Street children and other disadvantaged kids learn to cook delicious Vietnamese and Western dishes, tend bar, wait tables and speak “hospitality English” at Koto before they go on to work at some of the finest hotels and restaurants in Vietnam.

“I want to be a famous chef and I want to have my own restaurant to help other kids like myself,” said Tran Ngoc Lam, 21, standing in his white chef’s hat and grey apron as the sounds and smells of lunch cooking swirled in the hot kitchen.

Lam’s father died when he was very young and he said he had to give up his studies to help support his family.

Koto, which stands for “Know One, Teach One”, is on Van Mieu street opposite one of the capital’s oldest and most famous landmarks, the Temple of Literature.

English lessons and a bicycle
Diners are served meals in a cool, well-lit room on the first floor by trainees of the non-profit programme, which provides English classes, accommodation, food, medical insurance and a bicycle to each student.

They earn 600,000 dong ($37) a month and make an average of 150,000 dong ($9) in tips.

Restaurant revenues go back into the training, said Daragh Halpin, the Irish-Australian CEO of Koto, which has an international charity arm in Australia.

Halpin has been CEO for less than a year but already he describes as “fantastic” the changes he sees in young people. More than 200 students have graduated from Koto so far.

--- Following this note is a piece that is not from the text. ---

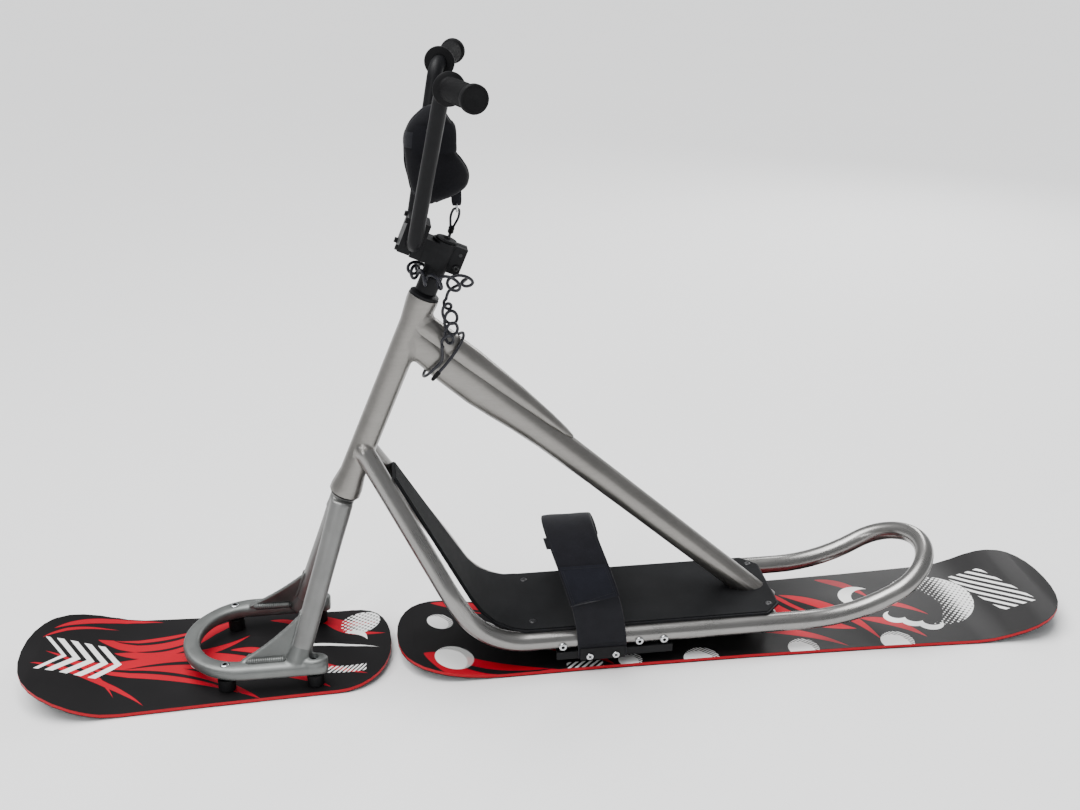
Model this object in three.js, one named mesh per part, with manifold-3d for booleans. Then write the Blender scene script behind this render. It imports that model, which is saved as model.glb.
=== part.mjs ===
// A snow scooter: two short boards, a welded aluminium frame with a curved deck,
// a fork that carries the front board on a cast horseshoe, and a raised handlebar.
// Millimetres, +X towards the rear, +Z up. The scooter's own left side is at -Y.
// While it is built, x = 0 lies at the centre of the head tube's lower face.
// At the end the whole model is moved so that its origin is at its box's bottom centre.

import * as THREE from 'three';
import { mergeVertices } from 'three/addons/utils/BufferGeometryUtils.js';
import Module from 'manifold-3d';

const wasm = await Module();
wasm.setup();

// General clearances
const seatGap = 0.3;
const cutOverrun = 5;

// Head tube and its place
const headHeight = 303;
const headLeanDegrees = 23.4;
const headTubeLength = 347;
const headTubeRadius = 20.5;
const headTubeBore = 17;
const headLowerRadius = 25.2;
const headUpperRadius = 24;
const headLipLength = 10;
const headLowerFlareLength = 28;
const headUpperFlareLength = 34;
const bearingHeight = 7;
const bearingSeatRadius = 21;

// Steerer, headset, spacers and stem
const steererRadius = 14.3;
const steererWall = 2.2;
const crownRaceRadius = 22.5;
const crownRaceHeight = 3.6;
const topCoverRadius = 23;
const topCoverHeight = 8;
const spacerRadius = 16.8;
const lowerSpacerHeight = 26;
const upperSpacerHeight = 15;
const spacerGroove = 1;
const stemClampRadius = 20;
const stemClampHeight = 42;
const stemReach = 46;
const stemWidth = 36;
const stemEarReach = 34;
const stemEarWidth = 26;
const stemSlot = 2;
const stemBlockWidth = 47;
const barCentreAbove = 26;
const stemBlockBelow = 19;
const stemBlockAbove = 33;
const stemBlockDepth = 14;
const facePlateDepth = 18;
const facePlateGap = 2;
const pinchBoltRadius = 2.5;
const pinchHeadRadius = 4.2;
const pinchHeadHeight = 4;
const pinchBoltInset = 11;
const faceBoltInset = 4.6;
const stemBodyInset = 3.5;
const faceBoltCover = 4;
const topCapRadius = 17;
const topCapHeight = 3.5;
const topBoltHeadRadius = 5;
const topBoltHeadHeight = 2.5;
const topBoltRadius = 3;
const topBoltLength = 26;

// Handlebar, crossbar, grips and end plugs
const barRadius = 11.1;
const barWall = 2;
const barRise = 234;
const barSweepBack = 47;
const barCentreHalf = 40;
const barShoulderHalf = 92;
const barHalfWidth = 206;
const gripSweepBack = 32;
const gripUpsweep = 3;
const barLowerBend = 20;
const barUpperBend = 28;
const crossbarHeightShare = 0.69;
const crossbarRadius = 8;
const gripLength = 96;
const gripRadius = 15.8;
const gripFlangeRadius = 23;
const gripEndRadius = 19;
const gripFlangeLength = 4;
const plugRadius = 19;
const plugThickness = 4;
const plugStemLength = 14;

// Fork, horseshoe and front mounts
const crownRadius = 18.5;
const crownHeight = 30;
const legRadius = 15.9;
const legWall = 2.6;
const legTopHalf = 13.6;
const legTopDrop = 9;
const legFootX = -92;
const legFootHeight = 40;
const armHalf = 91;
const legFootInset = 7;
const legFootHalf = armHalf - legFootInset;
const armTopHeight = 54;
const armHeight = 25;
const armWidth = 33;
const archWidth = 27;
const archHeight = 21;
const archCentreX = -175;
const armRearX = -43;
const armBlendLength = 46;
const gussetThickness = 9;
const gussetFrontX = -178;
const gussetTopHeight = 124;
const gussetFootOverlap = 8;
const frontMountX = [-204, -64];
const mountRubberRadius = 14;
const mountBoltRadius = 4;
const mountBoltHeadRadius = 7;
const mountBoltHeadHeight = 5;

// Boards
const boardThickness = 5.6;
const baseThickness = 1.2;
const boltDepth = 3.6;
const frontNoseX = -536;
const frontTailX = 58;
const frontNoseHalf = 133;
const frontWaistHalf = 122;
const frontTailHalf = 114;
const frontNoseLength = 128;
const frontTailLength = 88;
const frontNoseUpturn = 170;
const frontTailUpturn = 88;
const frontNoseRise = 42;
const frontTailRise = 10;
const rearNoseX = 68;
const rearTailX = 1214;
const rearNoseHalf = 109;
const rearWaistHalf = 108;
const rearTailHalf = 125;
const rearNoseLength = 104;
const rearTailLength = 92;
const rearNoseUpturn = 170;
const rearTailUpturn = 175;
const rearNoseRise = 20;
const rearTailRise = 36;
const tipFullnessShare = 0.66;

// Side tubes, tail loop and cross tube
const railRadius = 15.5;
const railWall = 2.6;
const railHeight = 54;
const railHalf = 89.4;
const sideShoulderX = 157;
const sideShoulderHeight = 150;
const sideShoulderBend = 150;
const sideBendX = 210;
const sideBendRadius = 120;
const sideJoint = 84;
const sideJointHalf = 13;
const tailLoopStartX = 730;
const tailBendX = 824.6;
const tailBendRadius = 305;
const tailRiseDegrees = 29;
const tubeSplitGap = 0.3;
const crossTubeX = 689;
const crossTubeRadius = 12.7;

// Main tube
const mainTubeJointDrop = 58;
const mainTubeWall = 2.8;
const mainTubeRadius = 20.5;
const mainTubeUpperRadius = 22.5;
const mainTubeBellyDepth = 37.5;
const mainTubeHeadHalf = 20;
const beadHalfWidth = 20.5;
const beadTop = 40;
const beadLength = 314;

// Deck, its brackets and its fastenings
const deckThickness = 3.8;
const deckRearX = 706;
const deckHalf = 89;
const deckCorner = 26;
const deckTopHeight = 335;
const deckTopHalf = 27;
const deckNeckHalf = 60;
const deckNeckX = 176;
const deckShoulderX = 276;
const gripSheetThickness = 1.2;
const gripSheetInset = 3;
const deckBracketWidth = 16;
const deckBracketThickness = 3;
const deckScrewX = [290, 688];
const deckScrewHalf = 64;
const deckScrewRadius = 3;
const deckScrewHeadRadius = 6;
const deckScrewHeadHeight = 2.2;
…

“For them it is the discovery that they can achieve their potential, that they are valued, that they are loved, that they are cared for,” Halpin said.

Many of their smiling faces can be seen in framed photographs on the third floor, showing the students at work in five-star hotels such as Hanoi Opera Hilton and Sofitel Metropole. Some return to work at Koto to help teach classes.